With the addition of a new developer to focus exclusively on the frontend, the process began to split. In the testing environment, I continued to package the backend and send it to the repository, while the new developer took on the responsibility of compiling the frontend and updating the S3 bucket. On the production environment, however, to ensure proper integration, I continued to handle both processes, compiling and packaging both parts before sending them to their respective destinations.

With the addition of a second — more junior — frontend developer to the team, we were faced with new problems: the lack of experience and a different operating system made it quite difficult to maintain the same process. The new team member worked on a Windows machine with WSL, which couldn't manage to run properly the tooling we've developed for our macOS and Linux environments. The time spent adjusting build and deployment scripts to work on Windows and WSL was unsustainable.

We Needed to Automate

It was at this point that I recognized the critical need to automate more of our deployment process. The initial solution was designed only for the frontend and was pretty much a cloud wrapper around the tooling that we already had.

It involved the creation of a pipeline that started with a code push to our GitHub repository. This event triggered a webhook call to a Lambda function on AWS. Once triggered, the Lambda function was responsible for instantiating a virtual machine on EC2 out of a custom AMI that I've built including all runtime dependencies and automation scripts.

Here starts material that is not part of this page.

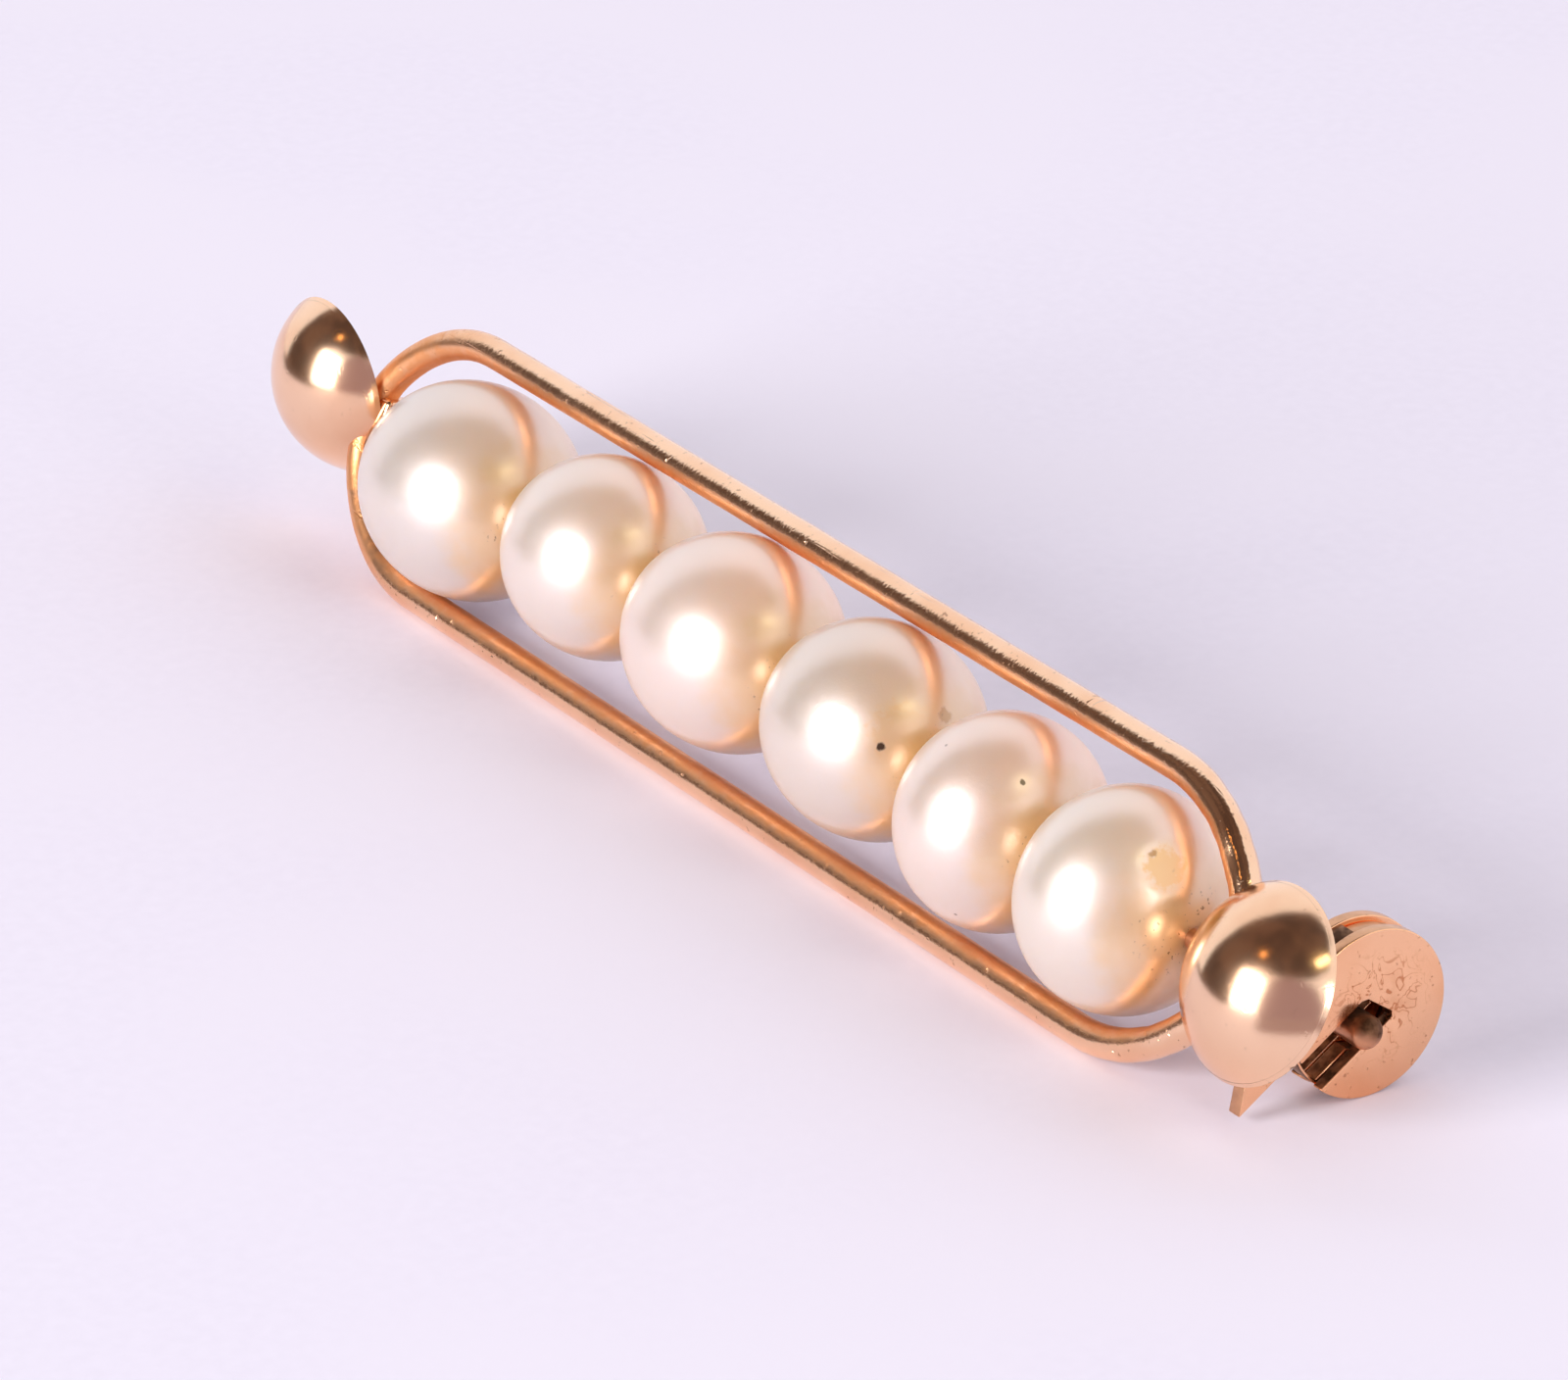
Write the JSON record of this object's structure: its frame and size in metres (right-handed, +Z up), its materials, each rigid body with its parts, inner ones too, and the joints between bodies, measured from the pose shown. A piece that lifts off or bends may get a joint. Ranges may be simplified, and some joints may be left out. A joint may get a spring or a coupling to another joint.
{
  "type": "pearl brooch",
  "caption": "Bar brooch lying on its side: pearls in a row inside a long gold wire loop, half-balls at its ends, and a hinged pin with a lever safety catch behind.",
  "frame": {"origin": "on the table under the middle of the brooch's box, as the brooch lies on its side", "axes": "+X along the bar from the hinge end to the catch end, +Z up from the table, -Y towards the side that the pearls face"},
  "size_m": [0.0434, 0.008, 0.0066],
  "materials": {
    "rose_gold": "polished rose gold, worn and faintly tarnished",
    "copper_gold": "duller reddish gold",
    "pearl": "cream pearl lustre"
  },
  "bodies": {
    "brooch": {"frame": "rose_gold", "pearl_1": "pearl", "pearl_2": "pearl", "pearl_3": "pearl", "pearl_4": "pearl", "pearl_5": "pearl", "pearl_6": "pearl", "pearl_rod": "copper_gold", "hinge_rivet": "copper_gold"},
    "pin": {"pin": "copper_gold"},
    "rotor": {"catch_rotor": "rose_gold"}
  },
  "joints": [
    {"name": "pin_swing", "type": "hinge", "parent": "brooch", "child": "pin", "pos_m": [-0.01593, 0.00276, 0.00125], "axis": [0, -0.5519, 0.8339], "range_deg": [-65, 0]},
    {"name": "catch_turn", "type": "hinge", "parent": "brooch", "child": "rotor", "pos_m": [0.01917, 0.00138, 0.00198], "axis": [1, 0, 0], "range_deg": [0, 120]}
  ]
}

To ensure isolation and reproducibility, the VM built a Docker image out of the code pulled from GitHub, compile it and sync the resulting assets with our S3 bucket.

Aiming for consistency, we decided on the early stages of our development to keep the backend and frontend on the same repository, so that a single commit hash could represent a version of the code base for the whole application, reducing the chance of a clash between versions due to API changes, for example.

The frontend deployment solution worked well enough that it made sense to generalize it so that the backend was built on a similar process. For this case, it involved downloading the latest code from the GitHub repository, building it into a Docker container and pushing the resulting image to the Amazon Elastic Container Registry (ECR).

After a successful upload, the script would automatically adjust the configuration of our Kubernetes to use the new Docker image, ensuring that the latest version of our backend was effectively deployed.

Each part would be built in parallel, so that the frontend and the backend were deployed at about the same time, maintaining their synchronization.

Recognizing the Problem

As our project and team grew, it became evident that automating our deployment process was not just a matter of convenience, but a critical necessity to maintain the efficiency of our development workflow.

The previous solution, despite being functional, carried too much operational complexity. It required someone to maintain the AMI and all the glue logic scripts. It also required our team to have at least one person who had the knowledge and experience to do so, which could become a problem for the company in my absence.

Taking into account that this was not an unique problem, that it wasn't in any way something that only we had, I decided to embark on a journey of simplification, looking out for a tool or service we could outsource this to, and avoid the hassle of keeping our custom solution.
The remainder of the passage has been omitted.